Nelson Mandela's subversive musical legacy
Kyle McGovern, Spin magazine, 12/5/13
When Jason Bourque began work on his upcoming documentary Music for Mandela, he envisioned the project as a "tribute to our greatest living icon," he says. "At no point do I want it to come across like this was made specifically for him passing away." Instead, the Vancouver-based director wanted to explore the intrinsic link between music and Nelson Mandela’s struggle against apartheid: The iconic political figure’s message of equality was bolstered and spread by artists who circumvented an oppressive government to raise awareness about political and social injustice in South Africa. Here are excerpts from our conversation. Bourque: Nelson Mandela used music politically and personally, especially [when he was in prison] on Robben Island. Music was used [there] subversively. They would sing these folk songs while working on the lime quarry, which was great for smashing the rocks and getting the rhythm going at the same time. "Shosholoza" was one of the workers’ folk songs, which Mandela compared to the apartheid struggle. So, they’re uplifting the spirits, but at the same time, it’s like Mandela was giving the finger to the establishment without them knowing. While he was on Robben Island, his image was banned. Because of that, the government did their best to basically stamp out his existence. And the only thing that kept him alive for the people of South Africa happened to be music and these folk songs, many of which they would sing behind closed doors. And all these international musicians were catching onto it, of course, leading to the Special A.K.A. and the "Free Nelson Mandela" song, which gained a lot of momentum. Even though it was banned in South Africa, it worked its way through the charts in Britain.

What kind of effect did international musicians have on Mandela’s cause?

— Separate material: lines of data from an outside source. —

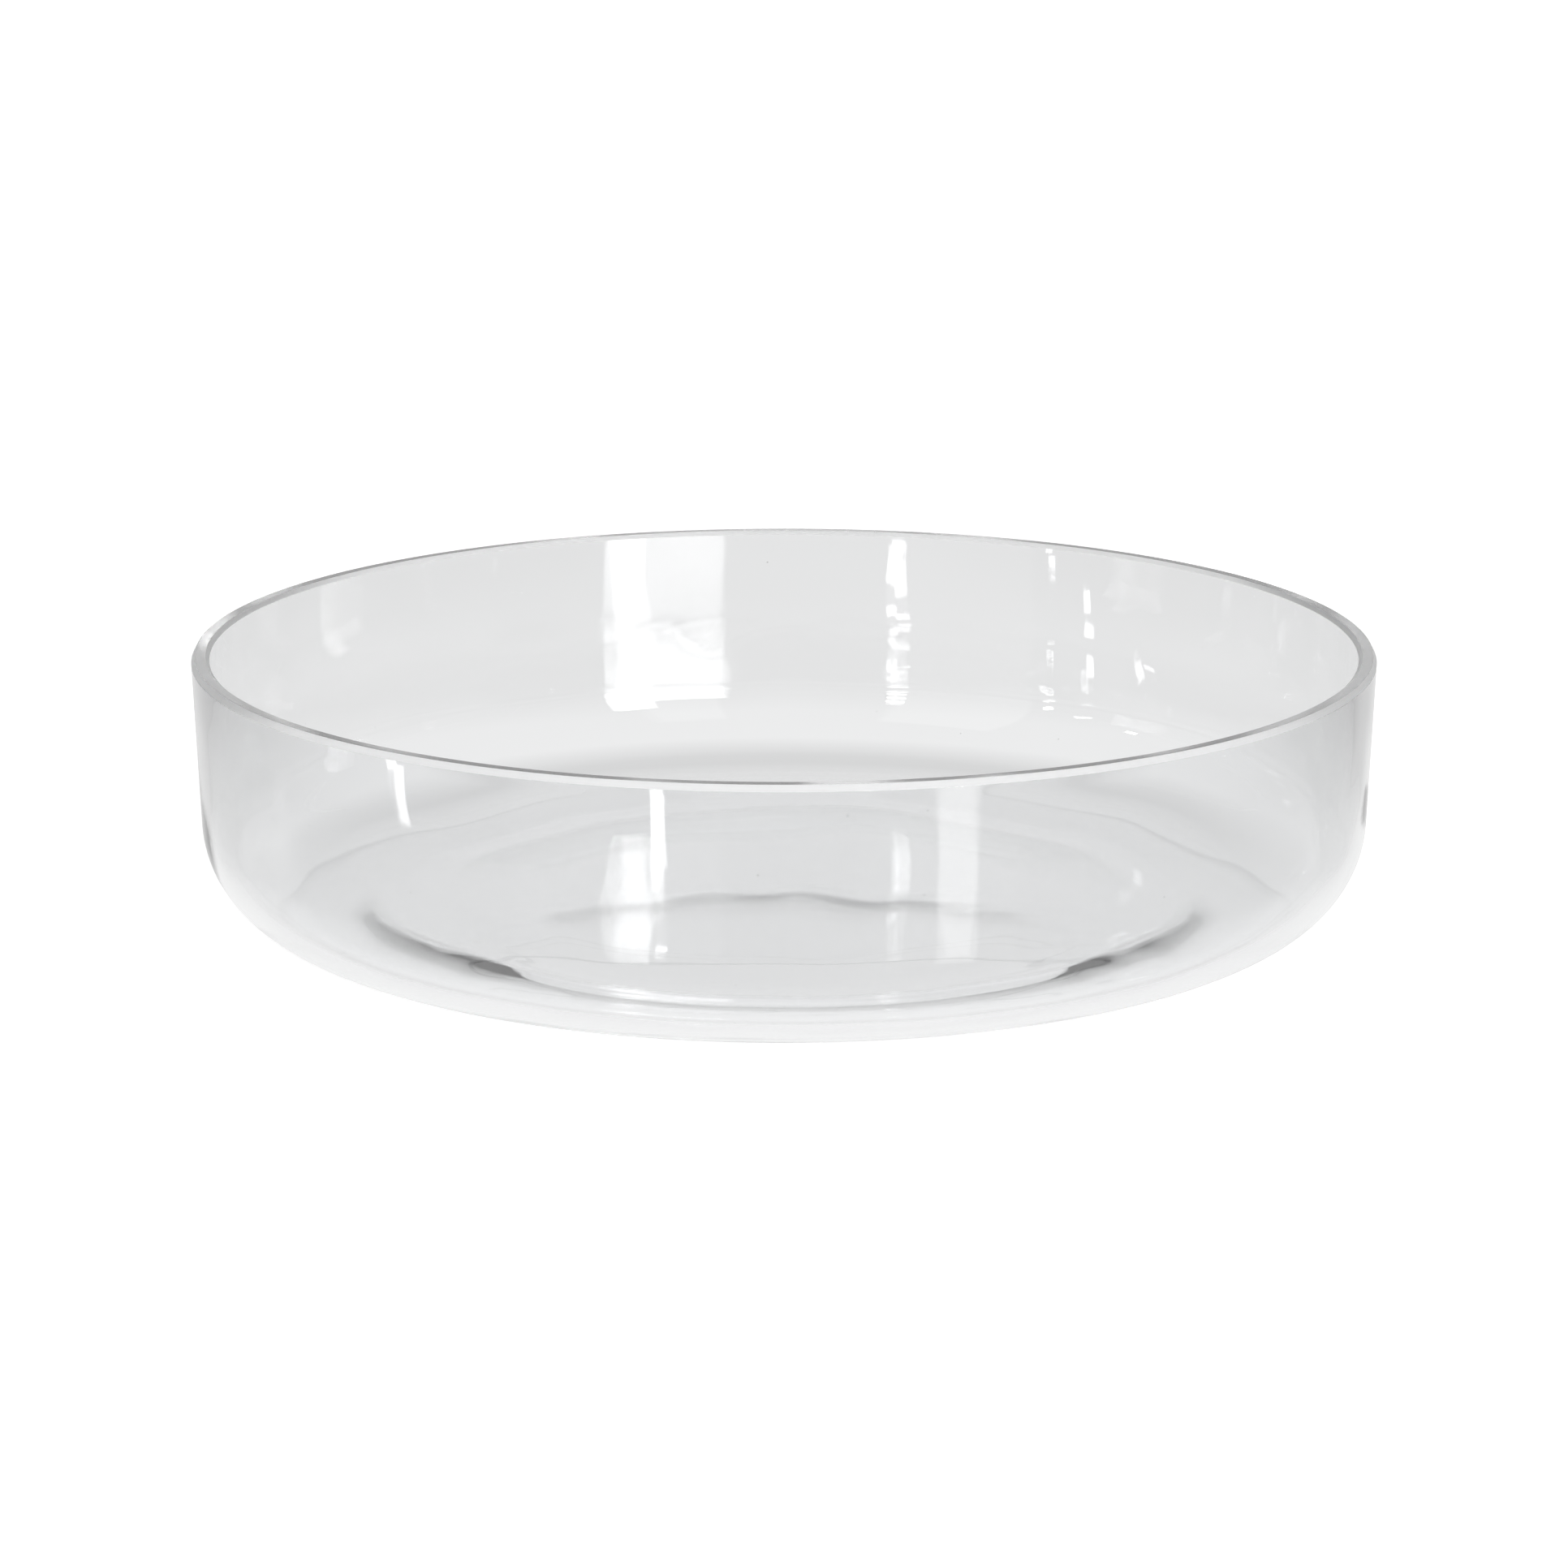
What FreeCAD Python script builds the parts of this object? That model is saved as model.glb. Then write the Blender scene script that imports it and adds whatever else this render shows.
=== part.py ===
"""A shallow round bowl of thick clear blown glass, made to be filled with water for floating candles.

The bowl is one piece of glass. It stands on a narrow flat ring under its floor and opens upwards.
Its axis is Z, its resting plane is Z = 0, and all lengths are in millimetres.
"""

import FreeCAD
import Part

import math
import os

# Overall sizes
rim_diameter = 300.0
bowl_height = 70.0
wall = 4.6
wall_draw_in = 2.5

# Ground rim: a flat top with a steep bevel outside and an even bevel inside
outer_bevel_width = 0.8
outer_bevel_drop = 1.6
inner_bevel_width = 1.0
inner_bevel_drop = 1.0

# Underside: a shallow hollow, a flat ring to stand on, then a gentle rise to the rounded heel
heel_reach = 50.0
heel_lift = 4.0
heel_radius = 26.0
resting_ring_width = 8.0
ring_blend_radius = 40.0
underside_hollow = 0.8

# Floor: a little thicker at its middle, thinnest part of the way out, thicker again at the heel
middle_thickness = 5.4
thin_thickness = 4.2
ring_thickness = 5.2
floor_rise = 4.8
inner_heel_radius = 22.0
floor_blend_radius = 200.0

# Places on the floor, as shares of the resting ring's outer radius
crown_share = 0.36
thin_share = 0.66

rim_radius = rim_diameter / 2
ring_outer_radius = rim_radius - heel_reach
ring_inner_radius = ring_outer_radius - resting_ring_width
thin_radius = thin_share * ring_outer_radius


def point(radius, height):
    """A point of the half outline, from its distance to the axis and its height."""
    return FreeCAD.Vector(radius, 0, height)


def hollow_height(radius):
    """Height of the underside's shallow hollow, a shallow cap of a sphere, at a radius."""
    sphere_radius = (ring_inner_radius**2 + underside_hollow**2) / (2 * underside_hollow)
    return math.sqrt(sphere_radius**2 - radius**2) - sphere_radius + underside_hollow


def corner_arc(before, corner, after, radius):
    """The arc that rounds a corner, as its start, middle and end, kept within half of each side."""
    back = before - corner
    ahead = after - corner
    half_angle = back.getAngle(ahead) / 2
    cut = min(radius / math.tan(half_angle), back.Length / 2, ahead.Length / 2)
    fitted_radius = cut * math.tan(half_angle)
    back.normalize()
    ahead.normalize()
    inwards = (back + ahead).normalize()
    middle = corner + inwards * (fitted_radius / math.sin(half_angle) - fitted_radius)
    return corner + back * cut, middle, corner + ahead * cut


def rounded_line(corners):
    """Edges along a list of (point, radius): straight sides, and a tangent arc at each radius."""
    edges = []
    here = corners[0][0]
    for index in range(1, len(corners)):
        corner, radius = corners[index]
        if radius:
            before, after = corners[index - 1][0], corners[index + 1][0]
            start, middle, end = corner_arc(before, corner, after, radius)
            edges.append(Part.LineSegment(here, start).toShape())
            edges.append(Part.Arc(start, middle, end).toShape())
            here = end
        else:
            edges.append(Part.LineSegment(here, corner).toShape())
            here = corner
    return edges


def bowl_outline():
    """The closed half outline of the glass, from the axis under the floor round to the axis again."""
    hollow_mouth = point(ring_inner_radius, 0)
    hollow_way = point(ring_inner_radius / 2, hollow_height(ring_inner_radius / 2))
    hollow_top = point(0, underside_hollow)
    hollow = Part.Arc(hollow_top, hollow_way, hollow_mouth).toShape()

    outer_edge = point(rim_radius, bowl_height - outer_bevel_drop)
    heel_corner = point(rim_radius - wall_draw_in, heel_lift)
    wall_slope = (outer_edge.x - heel_corner.x) / (outer_edge.z - heel_corner.z)

    thin_height = hollow_height(thin_radius) + thin_thickness
    middle_height = underside_hollow + middle_thickness
    inner_edge = point(rim_radius - wall, bowl_height - inner_bevel_drop)
    inner_corner_height = ring_thickness + floor_rise
    inner_drop = inner_edge.z - inner_corner_height
    inner_corner = point(inner_edge.x - wall_slope * inner_drop, inner_corner_height)

    corners = [
        (hollow_mouth, 0),
        (point(ring_outer_radius, 0), ring_blend_radius),
        (heel_corner, heel_radius),
        (outer_edge, 0),
        (point(rim_radius - outer_bevel_width, bowl_height), 0),
        (point(inner_edge.x + inner_bevel_width, bowl_height), 0),
        (inner_edge, 0),
        (inner_corner, inner_heel_radius),
        (point(ring_outer_radius, ring_thickness), floor_blend_radius),
        (point(thin_radius, thin_height), floor_blend_radius),
        (point(crown_share * ring_outer_radius, middle_height), floor_blend_radius),
        (point(0, middle_height), 0),
        (hollow_top, 0),
    ]
    return Part.Wire([hollow] + rounded_line(corners))


def glass_bowl():
    """The whole bowl: its outline turned once round the axis."""
    face = Part.Face(bowl_outline())
    return face.revolve(FreeCAD.Vector(0, 0, 0), FreeCAD.Vector(0, 0, 1), 360)


pieces = {"glass_bowl": glass_bowl()}

os.makedirs("parts", exist_ok=True)
for name, shape in pieces.items():
    shape.exportStep(os.path.join("parts", name + ".step"))
    print(name, "volume in cm3:", round(shape.Volume / 1000, 1), "valid:", shape.isValid())
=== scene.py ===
"""The look of a shallow bowl of clear blown glass, made to float candles in.

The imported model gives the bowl's size and place. This script blows the glass again as a finer mesh in the
same space, with the uneven thickness of hand work, dresses it, and sets the table, the room and the camera.
All lengths are in metres and all angles in degrees.
"""

import logging
import math
from dataclasses import dataclass, field
from enum import Enum

import bmesh
import bpy
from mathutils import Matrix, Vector, noise


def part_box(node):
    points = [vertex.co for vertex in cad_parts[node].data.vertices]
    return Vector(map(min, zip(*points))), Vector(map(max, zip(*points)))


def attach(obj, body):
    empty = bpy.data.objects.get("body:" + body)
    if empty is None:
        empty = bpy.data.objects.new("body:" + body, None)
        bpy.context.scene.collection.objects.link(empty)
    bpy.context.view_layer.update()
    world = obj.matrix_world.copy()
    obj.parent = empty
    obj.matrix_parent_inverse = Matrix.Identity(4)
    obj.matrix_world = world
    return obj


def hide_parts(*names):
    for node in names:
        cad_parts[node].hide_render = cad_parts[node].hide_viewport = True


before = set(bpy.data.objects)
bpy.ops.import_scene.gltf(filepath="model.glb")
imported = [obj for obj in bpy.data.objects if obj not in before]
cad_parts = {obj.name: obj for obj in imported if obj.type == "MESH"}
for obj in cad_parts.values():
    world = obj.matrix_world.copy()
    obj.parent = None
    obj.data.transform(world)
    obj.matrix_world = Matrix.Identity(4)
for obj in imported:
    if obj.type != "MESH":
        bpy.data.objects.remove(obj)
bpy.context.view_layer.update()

BOUNCES = 24
logger = logging.getLogger("candle_bowl")


class Surface(Enum):
    """The surfaces of the glass, each with its own material slot."""

    BLOWN = 0
    FLAT = 1
    BEVEL = 2


@dataclass(frozen=True)
class Corner:
    """A corner of the half outline.

    Args:
        radius: Distance from the bowl's axis.
        height: Height over the table.
        rounding: Radius of the arc that rounds the corner, or zero for a sharp one.
    """

    radius: float
    height: float
    rounding: float = 0.0

    def vector(self) -> Vector:
        """The corner as a point of the half outline."""
        return Vector((self.radius, self.height))


def ease(share: float) -> float:
    """A share from 0 to 1 with its two ends slowed down."""
    return share * share * (3 - 2 * share)


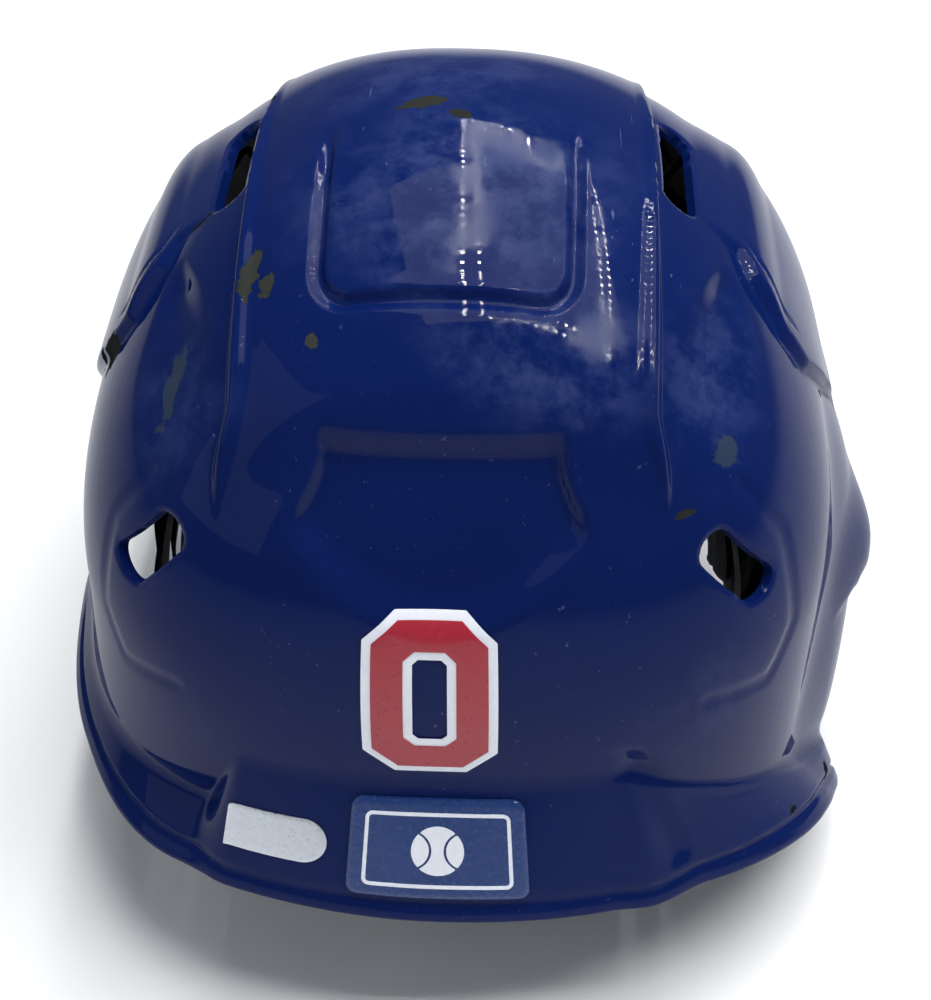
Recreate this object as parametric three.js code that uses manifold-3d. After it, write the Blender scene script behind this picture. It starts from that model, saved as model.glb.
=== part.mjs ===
// Batting helmet with one ear flap: a moulded shell, foam liner sections, comfort pads on hook strips
// and decals. Millimetres. +Y is the front, +X the wearer's right, +Z up. The ear flap's foot stands
// on z = 0.
import * as THREE from 'three';
import Module from 'manifold-3d';
import { mergeVertices } from 'three/addons/utils/BufferGeometryUtils.js';

const wasm = await Module();
wasm.setup();

const DEG = Math.PI / 180;
const { sin, cos, abs, hypot, min, max } = Math;

// Driving dimensions of the shell's outer face.
const RIGHT_WIDTH = 110;  // half width on the ear flap's side
const LEFT_WIDTH = 107;
const FRONT_LENGTH = 124;
const REAR_LENGTH = 114.5;
const CROWN = 230;        // top of the dome, below the raised band
const EQUATOR = 112;      // level of the widest ring, where the dome meets the wall
const FRONT_POWER = 3.3;  // boxiness of the plan at the equator
const REAR_POWER = 2.8;
const SHOULDER = 0.022;   // how far the dome's shoulder is pulled in
const WALL_DEPTH = 62;    // depth over which the wall tucks in below the equator
const WALL = 3.4;         // shell thickness
const LEAST_WALL = 3;     // height of wall left between the equator and the bend above the brim

// Free edge of the shell, by angle from the front (positive to the wearer's right): its height, how
// far the lip or brim stands out from the wall, how far it drops over that, how far the wall above
// tucks in, and the length of wall and lip that the bend between them takes up.
const EDGE = [
  { at: -180, height: 52, out: 17, drop: 39, tuck: 5, bend: 3 },
  { at: -154, height: 52, out: 14, drop: 39, tuck: 5, bend: 3 },
  { at: -146, height: 52, out: 14, drop: 15, tuck: 4, bend: 3 },
  { at: -122, height: 55, out: 8, drop: 15, tuck: -2, bend: 4 },
  { at: -98, height: 62, out: 8, drop: 16, tuck: -4, bend: 6 },
  { at: -76, height: 74, out: 6, drop: 15, tuck: -3, bend: 8 },
  { at: -60, height: 84, out: 8, drop: 12, tuck: -1, bend: 8 },
  { at: -46, height: 88, out: 24, drop: 12, tuck: 0, bend: 8 },
  { at: -28, height: 92, out: 46, drop: 11, tuck: 0, bend: 8 },
  { at: 0, height: 94, out: 54, drop: 10, tuck: 0, bend: 8 },
  { at: 28, height: 92, out: 46, drop: 11, tuck: 0, bend: 8 },
  { at: 46, height: 86, out: 24, drop: 14, tuck: 0, bend: 8 },
  { at: 56, height: 62, out: 8, drop: 16, tuck: 0, bend: 8 },
  { at: 64, height: 26, out: 4, drop: 18, tuck: 1, bend: 8 },
  { at: 73, height: 0, out: 4, drop: 20, tuck: 3, bend: 8 },
  { at: 99, height: 0, out: 9, drop: 20, tuck: 3, bend: 8 },
  { at: 110, height: 18, out: 13, drop: 18, tuck: 1, bend: 6 },
  { at: 124, height: 38, out: 14, drop: 15, tuck: 1, bend: 4 },
  { at: 146, height: 50, out: 12, drop: 27, tuck: 4, bend: 3 },
  { at: 154, height: 51, out: 14, drop: 39, tuck: 5, bend: 3 },
  { at: 180, height: 52, out: 17, drop: 39, tuck: 5, bend: 3 },
];

// Smooth step from 0 at a to 1 at b.
function ramp(a, b, x) {
  const t = min(1, max(0, (x - a) / (b - a)));
  return t * t * (3 - 2 * t);
}

// Cubic through the edge table, level across two stations of equal value.
function edgeAt(angle) {
  const a = ((angle + 180) % 360 + 360) % 360 - 180;
  let i = 0;
  while (i < EDGE.length - 2 && a > EDGE[i + 1].at) i += 1;
  const [p, q] = [EDGE[i], EDGE[i + 1]];
  const before = EDGE[i - 1] ?? { ...EDGE[EDGE.length - 2], at: EDGE[EDGE.length - 2].at - 360 };
  const after = EDGE[i + 2] ?? { ...EDGE[1], at: EDGE[1].at + 360 };
  const span = q.at - p.at;
  const t = (a - p.at) / span;
  const result = {};
  for (const key of ['height', 'out', 'drop', 'tuck', 'bend']) {
    const flat = p[key] === q[key];
    const slopeP = flat || p[key] === before[key] ? 0 : (q[key] - before[key]) / (q.at - before.at);
    const slopeQ = flat || q[key] === after[key] ? 0 : (after[key] - p[key]) / (after.at - p.at);
    result[key] = (2 * t ** 3 - 3 * t ** 2 + 1) * p[key] + (t ** 3 - 2 * t ** 2 + t) * span * slopeP
      + (3 * t ** 2 - 2 * t ** 3) * q[key] + (t ** 3 - t ** 2) * span * slopeQ;
  }
  return result;
}

function planPower(angle) {
  return cos(angle * DEG) > 0 ? FRONT_POWER : REAR_POWER;
}

// Radius of the plan outline at an angle from the front.
function planRadius(angle, power) {
  const s = sin(angle * DEG);
  const c = cos(angle * DEG);
  const width = s > 0 ? RIGHT_WIDTH : LEFT_WIDTH;
  const length = c > 0 ? FRONT_LENGTH : REAR_LENGTH;
  return ((abs(s) / width) ** power + (abs(c) / length) ** power) ** (-1 / power);
}

function polar(angle, radius, z) {
  return new THREE.Vector3(radius * sin(angle * DEG), radius * cos(angle * DEG), z);
}

// Radius of the wall below the equator.
function wallRadius(angle, z) {
  return planRadius(angle, planPower(angle)) - edgeAt(angle).tuck * ramp(0, WALL_DEPTH, EQUATOR - z);
}

// Smooth outer face without its lip: tilt 0 is the crown, 90 the equator, and more goes down the wall.
const WALL_PER_DEGREE = 2;
function bodyPoint(angle, tilt) {
  if (tilt > 90) {
    const z = EQUATOR - (tilt - 90) * WALL_PER_DEGREE;
    return polar(angle, wallRadius(angle, z), z);
  }
  const power = 2 + (planPower(angle) - 2) * sin(tilt * DEG);
  const pull = 1 - SHOULDER * sin(2 * tilt * DEG) ** 2;
  const z = EQUATOR + (CROWN - EQUATOR) * cos(tilt * DEG) * pull;
  return polar(angle, planRadius(angle, power) * sin(tilt * DEG) * pull, z);
}

// Whole outer face down to the free edge, by station: 0 to 1 is the dome, 1 to 2 the wall, 2 to 3 the
// bend and 3 to 4 the lip.
function skinPoint(angle, station) {
  if (station <= 1) return bodyPoint(angle, 90 * station);
  const edge = edgeAt(angle);
  const cornerZ = edge.height + edge.drop;
  const bend = min(edge.bend, EQUATOR - cornerZ - LEAST_WALL);
  const wallEnd = cornerZ + bend;
  if (station <= 2) {
    const z = EQUATOR + (wallEnd - EQUATOR) * (station - 1);
    return polar(angle, wallRadius(angle, z), z);
  }
  const corner = polar(angle, wallRadius(angle, cornerZ), cornerZ);
  const tip = polar(angle, wallRadius(angle, cornerZ) + edge.out, edge.height);
  const lipStart = corner.clone().lerp(tip, bend / corner.distanceTo(tip));
  if (station >= 3) return lipStart.lerp(tip, station - 3);
  const wallFoot = polar(angle, wallRadius(angle, wallEnd), wallEnd);
  return new THREE.QuadraticBezierCurve3(wallFoot, corner, lipStart).getPoint(station - 2);
}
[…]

Bourque: What was incredible about the music industry in South Africa was that you had this control board that was trying to stifle any kind of music that was coming in, anything that had to do with Mandela, anything to do with freedom. So, you’d have Stevie Wonder singing a "Happy Birthday" song to Mandela, which was promptly banned. 400-500 recordings were banned, [including] music from exiled South African artists. You had these cultural ambassadors like the Amandla Cultural Ensemble that would get out there spreading the word as to the state of the South African people, and they would take that globally. That helped gain a lot of momentum leading up to the big Wembley Stadium concert [in England in 1988]. It seemed like World War II, because you’d have all these cassettes that were being smuggled into South Africa, and at the same time you’d have Radio Freedom that was being beamed in, which the South African government was trying to find and shut down, these exiled musicians — literally, it was like a war going on. And the freedom songs, many of which were about Mandela, were being used as recruitment to bring people into the movement and help keep up the fight.

The Mandela playlist: A life and legacy told in music
Gwen Ansell, National Public Radio, 12/6/13
Since the euphoria surrounding Mandela's release [from prison], the chart-topping campaign songs may have ceased [but] artists have not forgotten Mandela. The massive birthday concerts reflecting on his period in prison have been followed by events around 4664, the social action and fundraising campaign linked to his former prison number. Every July 18, the world has been urged to celebrate U.N. International Nelson Mandela Day by dedicating 67 minutes (one minute for each of [his] years of struggle) to a community service or social-uplift project. The music hasn't stopped, either. When his health permitted, Mandela spent time back in his home village of Qunu, still rich in traditional Xhosa and church music. Even young artists still remember him. For Mandela's 90th birthday in 2008, Cape Town singer Melanie Scholtz, the late jazz saxophonist Robbie Jansen and other Cape musicians created Nelson Mandela: Born in the Land of the Sun.Based on a struggle song of the 1980s, the music has become a tribute and expression of gratitude. [And] Mandela's life and times are now moving into the concert hall, as his achievements become a subject for symphonies, suites and operas. Many composers view Mandela's life and the victories he won as representative of the triumph of the human spirit on an epic scale — a Fidelio for the modern era. The Cape Town Opera company in 2010 created The Mandela Portrait, a three-part tribute featuring traditional Xhosa music adapted by U.K.-born South African Allan Stephenson, 1950s Sophiatown jazz re-imagined by Cape Town University music professor Mike Campbell and a contemporary opera final act by composer Peter Luis van Dijk. Contemporary composer Bongani Ndodana-Breen has created two Mandela-linked works. This year's Credo is an oratorio, using text based on the 1955 Freedom Charter. Last year, Ndodana-Breen premiered Winnie, the Opera, the story of the turbulent life of Mandela's second wife, Winnie Madikizela-Mandela. The early scenes of the opera, such as the one in this video clip, evoke the years when the Mandela family lived on Vilakazi Street in Soweto and were instrumental in community action.